● **Stated task**
Quote, please, the line with "The Blender code", the line with "getattr(sizes, name) for", and every line between them, exactly and with nothing else.

BEGIN

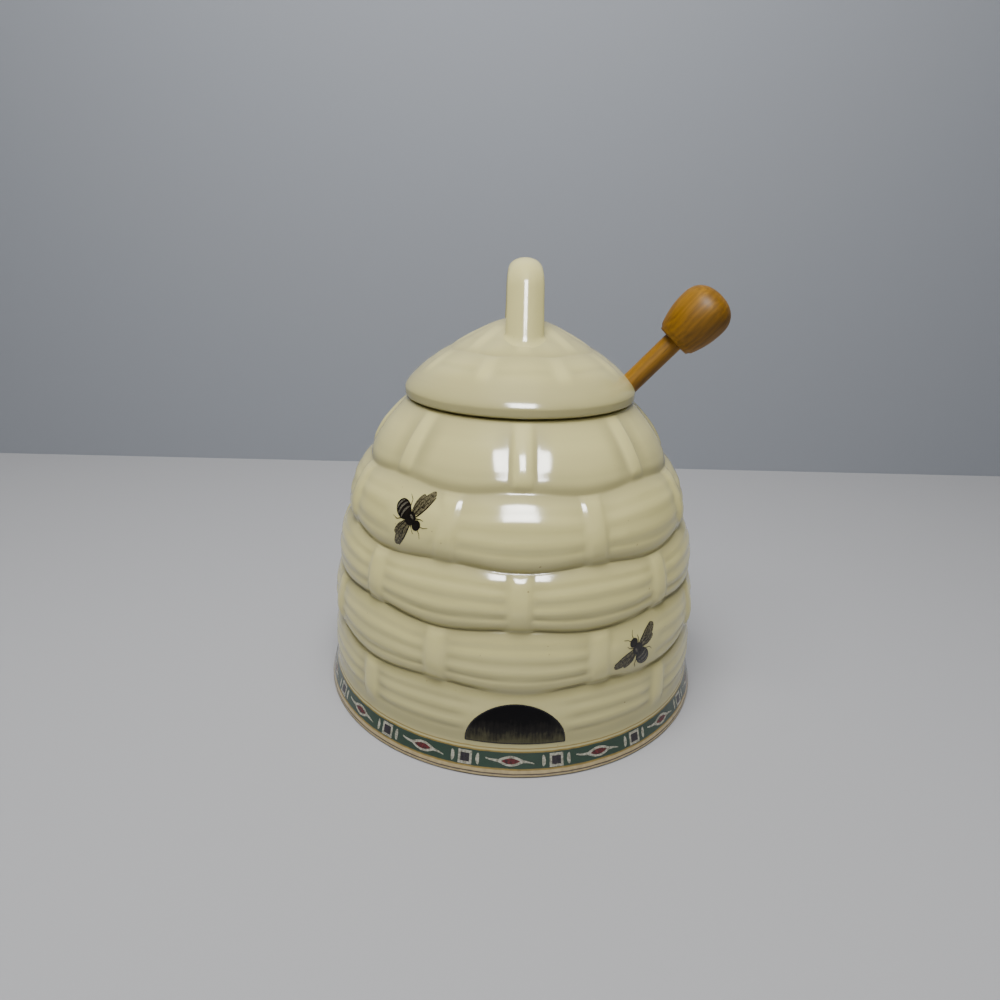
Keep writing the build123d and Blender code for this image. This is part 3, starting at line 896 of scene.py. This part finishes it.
def rod_rings():
    low = HEAD_MIDDLE - HEAD_LENGTH / 2 + HEAD_NOSE
    top = ROD_OUT + ROD_SEAT - GLUE
    r, ease = ROD_RADIUS, 0.5
    ends = [(0, low), (r - ease, low), (r, low + ease)]
    middle = [(r, low + ease + (top - low - 2 * ease) * i / 30) for i in range(1, 30)]
    return plain(ends + middle + [(r, top - ease), (r - ease, top), (0, top)])


def knob_rings():
    bore, bottom = ROD_RADIUS + GLUE, ROD_OUT + ROD_SEAT
    rings = [(0, bottom), (bore, bottom), (bore, ROD_OUT + 4.0), (bore, ROD_OUT + 0.25)]
    rings += [(bore + 0.25, ROD_OUT), (KNOB_NECK - 1.2, ROD_OUT)]
    rings += arc((KNOB_NECK - 0.7, ROD_OUT + 0.7), 0.7, -90, 0, 5)
    start = 0.9
    for i in range(1, 27):
        t = start + (KNOB_WIDEST - start) * i / 26
        rings.append((knob_radius(t), ROD_OUT + t))
    for i in range(1, 25):
        t = KNOB_WIDEST + (KNOB_LENGTH - KNOB_WIDEST) * sin(pi / 2 * i / 25)
        rings.append((knob_radius(t), ROD_OUT + t))
    return plain(rings + [(0, ROD_OUT + KNOB_LENGTH)])


def head_rings():
    low = HEAD_MIDDLE - HEAD_LENGTH / 2
    sag = HEAD_RADIUS - HEAD_END
    ball = ((HEAD_LENGTH / 2) ** 2 + sag ** 2) / (2 * sag)

    def barrel(t):
        return HEAD_RADIUS - ball + sqrt(ball ** 2 - (t - HEAD_LENGTH / 2) ** 2)
    rings = [(0, low), (HEAD_END - 1.2, low)]
    pitch = HEAD_LENGTH / HEAD_DISCS
    for disc in range(HEAD_DISCS):
        start = disc * pitch + (DISC_GAP / 2 if disc else 0)
        end = (disc + 1) * pitch - (DISC_GAP / 2 if disc < HEAD_DISCS - 1 else 0)
        ease = 0.6
        if disc:
            rings += [(CORE_RADIUS + 0.4, low + start - 0.1), (CORE_RADIUS + 0.7, low + start)]
        rings += [(barrel(start) - ease, low + start), (barrel(start) - 0.15, low + start + 0.25)]
        half = (start + end) / 2
        rings += [(barrel(start + ease), low + start + ease), (barrel(half), low + half)]
        rings += [(barrel(end - ease), low + end - ease), (barrel(end) - 0.15, low + end - 0.25)]
        rings += [(barrel(end) - ease, low + end)]
        if disc < HEAD_DISCS - 1:
            rings += [(CORE_RADIUS + 0.7, low + end), (CORE_RADIUS + 0.2, low + end + 0.2)]
            rings += [(CORE_RADIUS, low + end + DISC_GAP / 2)]
    bore, bottom, top = ROD_RADIUS + GLUE, low + HEAD_NOSE - GLUE, low + HEAD_LENGTH
    rings += [(bore + 0.2, top), (bore, top - 0.3), (bore, bottom), (0, bottom)]
    return plain(rings)


rod = wooden("dipper_rod_beech", "dipper_rod", rod_rings(), 64)
knob = wooden("dipper_knob_beech", "dipper_knob", knob_rings())
head = wooden("dipper_head_beech", "dipper_head", head_rings())

# %% [markdown]
# ## Beech
#
# Beech is a pale, even wood, oiled here to a honey brown. What the eye reads is long fine streaks along the
# grain, slow bands of darker and lighter growth, and the short dark flecks that turning brings out. The
# pattern's coordinates are turned so that Z is the dipper's own axis, and then squeezed along it to draw
# the fibres out.

# %% Wood
BEECH_PALE = "#8f640a"
BEECH_DEEP = "#694706"
BEECH_FLECK = "#3d2805"


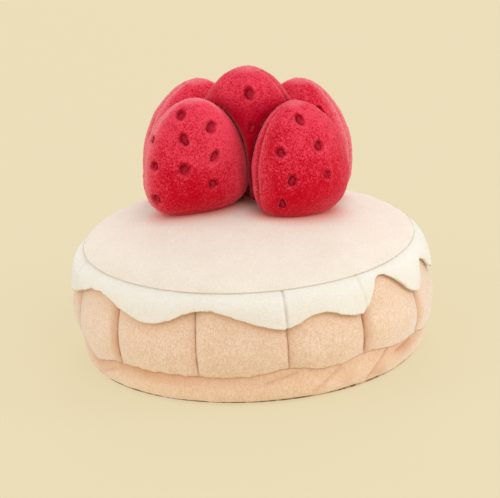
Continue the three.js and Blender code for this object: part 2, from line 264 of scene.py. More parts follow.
def pillow(angle):
    """0 at a quilted panel's seams and 1 over its stuffed middle."""
    return np.sqrt(1 - np.abs(2 * between(PANEL_SEAMS, angle)[2] - 1) ** 4)


def off_panel_seam(angle):
    """How far along the cloth a direction is from the nearest quilting seam."""
    return np.radians(np.min([np.abs(turn_between(s, angle)) for s in PANEL_SEAMS], axis=0)) * BODY_RADIUS


def seam_height(angle):
    rise = sum(up * towards(at, angle, SEAM_PEAK_SPREAD) for at, up in SEAM_PEAKS)
    uneven = rough(around(angle, BODY_RADIUS, 0.0), (0.25, 2.6, 22), (0.11, 1.1, 23))
    return SEAM_HEIGHT + rise * MM + uneven


# From foot to top: radius, and share of the height.
WALL_OUTLINE = (
    (SEAM_RADIUS + MM, 0), (BODY_RADIUS - 0.6 * MM, 0.13), (BODY_RADIUS, 0.32), (BODY_RADIUS - 1.5 * MM, 0.6),
    (BODY_RADIUS - 3.4 * MM, 0.84), (RIM_RADIUS - 1.6 * MM, 1),
)
BASE_OUTLINE = (
    (BASE_FLAT_RADIUS, 0), (BASE_FLAT_RADIUS + 0.3 * MM, 0.06), (BASE_RADIUS - 1.4 * MM, 0.16),
    (BASE_RADIUS - 0.3 * MM, 0.38), (BASE_RADIUS, 0.64), (SEAM_RADIUS + 0.6 * MM, 1),
)
ALONG = np.linspace(0, 1, 400)
WALL_RISE = spline(WALL_OUTLINE, ALONG)[..., 1]


def fullest_between(along):
    """0 at the wall's sewn foot and rim, and near 1 between them."""
    return np.sqrt(np.sin(np.pi * np.clip(along, 0, 1)))


def wall_radius(angle, along, depth):
    return spline(WALL_OUTLINE, along)[..., 0] - depth * fullest_between(along) * (1 - pillow(angle))


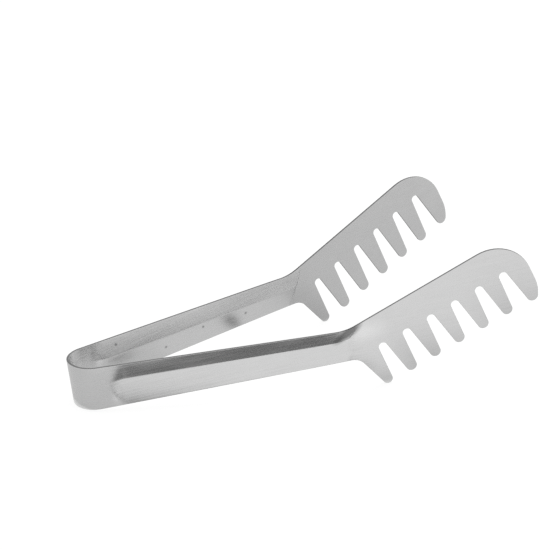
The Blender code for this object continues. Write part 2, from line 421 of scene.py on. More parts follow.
def upper_edge(sizes, along):
    """The height of the upper edge: it falls along the arm and rises as the comb's back."""
    centre = root_round_centre(sizes)
    radius = sizes.root_high_radius
    from_centre = along - centre.x
    round_end = radius * math.sin(sizes.row_angle)
    if from_centre < -radius * math.sin(sizes.upper_fall):
        return sizes.width - math.tan(sizes.upper_fall) * edge_run(sizes, along)
    if from_centre < round_end:
        return centre.y - math.sqrt(radius**2 - from_centre**2)
    climbed = (from_centre - round_end) * math.tan(sizes.row_angle)
    return centre.y - radius * math.cos(sizes.row_angle) + climbed


def root_line(sizes):
    """Two points of the line between arm and comb, as (along, up)."""
    low, high = root_ends(sizes)
    return Vector((low, lower_edge(sizes, low))), Vector((high, upper_edge(sizes, high)))


def inputs_from(sizes, *names):
    """Sizes that are inputs of a form as they are."""
    return {name: getattr(sizes, name) for name in names}


def bend_values(sizes, side):
    return inputs_from(sizes, "thickness", "bow_radius", "splay", "comb_turn") | {
        "half_bow": half_bow(sizes),
        "comb_pivot": comb_pivot(sizes),
        "side": float(side),
    }


def bent(form, along, up, out):
    """The position of a point of the flat drawing, once the strip is bent round the bow."""
    bow = form.sizes.bow_radius
    splay = form.sizes.splay
    turn = form.larger(-along, 0.0) / bow + splay + math.pi / 2
    straight = form.larger(along, 0.0)
    radius = bow + out
    x = radius * form.math("COSINE", turn) + straight * form.math("COSINE", splay)
    y = radius * form.math("SINE", turn) + straight * form.math("SINE", splay)
    return form.vector(x, y * form.sizes.side, up)


def placed(form, geometry, along, up, out):
    """The geometry, bent round the bow.

    Its attribute strip holds the run along the strip from the bow's middle, which is negative on the right
    side, the height, and the layer of the sheet, from -0.5 on the inner face to 0.5 on the outer one.
    """
    sizes = form.sizes
    run = (along + sizes.half_bow) * sizes.side
    layer = form.attribute("lift") / sizes.thickness
    marked = form.store(geometry, "strip", form.vector(run, up, layer), "FLOAT_VECTOR")
    spot = bent(form, along, up, out)
    return form.add("GeometryNodeSetPosition", geometry=marked, position=spot)


def base_mesh(points, edges, attributes):
    """The points and edges that a tree starts from, with their attributes."""
    mesh = bpy.data.meshes.new("base")
    mesh.from_pydata(points, edges, [])
    for name, values in attributes.items():
        mesh.attributes.new(name, "FLOAT", "POINT").data.foreach_set("value", values)
    return mesh


def face_inset(sizes):
    """How far the flat of a face stays from the sheet's edge: the rounded rim and a narrow border."""
    border = 0.15 * MM
    return sizes.edge_radius + border


def rim_points(sizes):
    """The (inset, lift) of the sheet's rounded rim, from its inner face round to its outer face."""
    steps = 5
    face = sizes.thickness / 2
    radius = sizes.edge_radius
    turns = [math.pi / 2 * i / steps for i in range(steps + 1)]
    low = [(radius * (1 - math.sin(turn)), radius * (1 - math.cos(turn)) - face) for turn in turns]
    high = [(inset, -lift) for inset, lift in reversed(low)]
    return [(face_inset(sizes), -face)] + low + high + [(face_inset(sizes), face)]


# The strip: the bow and the arms

# Where a face has points across the strip, as shares with the crease at 0.5, densest by the crease.
ACROSS = (0.12, 0.25, 0.38, 0.44, 0.465, 0.48, 0.49, 0.5, 0.51, 0.52, 0.535, 0.56, 0.62, 0.75, 0.88)


def strip_values(sizes, side):
    low, high = root_ends(sizes)
    hook_start, hook_end = hook_stations(sizes)
    edges = ("width", "edge_ease", "lower_fall", "upper_fall", "row_angle", "comb_turn_ease")
    crease = ("crease_depth", "crease_share", "crease_start", "crease_ease", "crease_round")
    return bend_values(sizes, side) | inputs_from(sizes, *edges, *crease) | {
        "face_inset": face_inset(sizes),
        "reach": low,
        "root_slant": high - low,
        "root_round": sizes.root_high_radius,
        "root_round_along": root_round_centre(sizes).x,
        "hook_start": hook_start,
        "hook_end": hook_end,
    }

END

● **Expected answer**
The Blender code for this object continues. Write part 2, from line 421 of scene.py on. More parts follow.
def upper_edge(sizes, along):
    """The height of the upper edge: it falls along the arm and rises as the comb's back."""
    centre = root_round_centre(sizes)
    radius = sizes.root_high_radius
    from_centre = along - centre.x
    round_end = radius * math.sin(sizes.row_angle)
    if from_centre < -radius * math.sin(sizes.upper_fall):
        return sizes.width - math.tan(sizes.upper_fall) * edge_run(sizes, along)
    if from_centre < round_end:
        return centre.y - math.sqrt(radius**2 - from_centre**2)
    climbed = (from_centre - round_end) * math.tan(sizes.row_angle)
    return centre.y - radius * math.cos(sizes.row_angle) + climbed


def root_line(sizes):
    """Two points of the line between arm and comb, as (along, up)."""
    low, high = root_ends(sizes)
    return Vector((low, lower_edge(sizes, low))), Vector((high, upper_edge(sizes, high)))


def inputs_from(sizes, *names):
    """Sizes that are inputs of a form as they are."""
    return {name: getattr(sizes, name) for name in names}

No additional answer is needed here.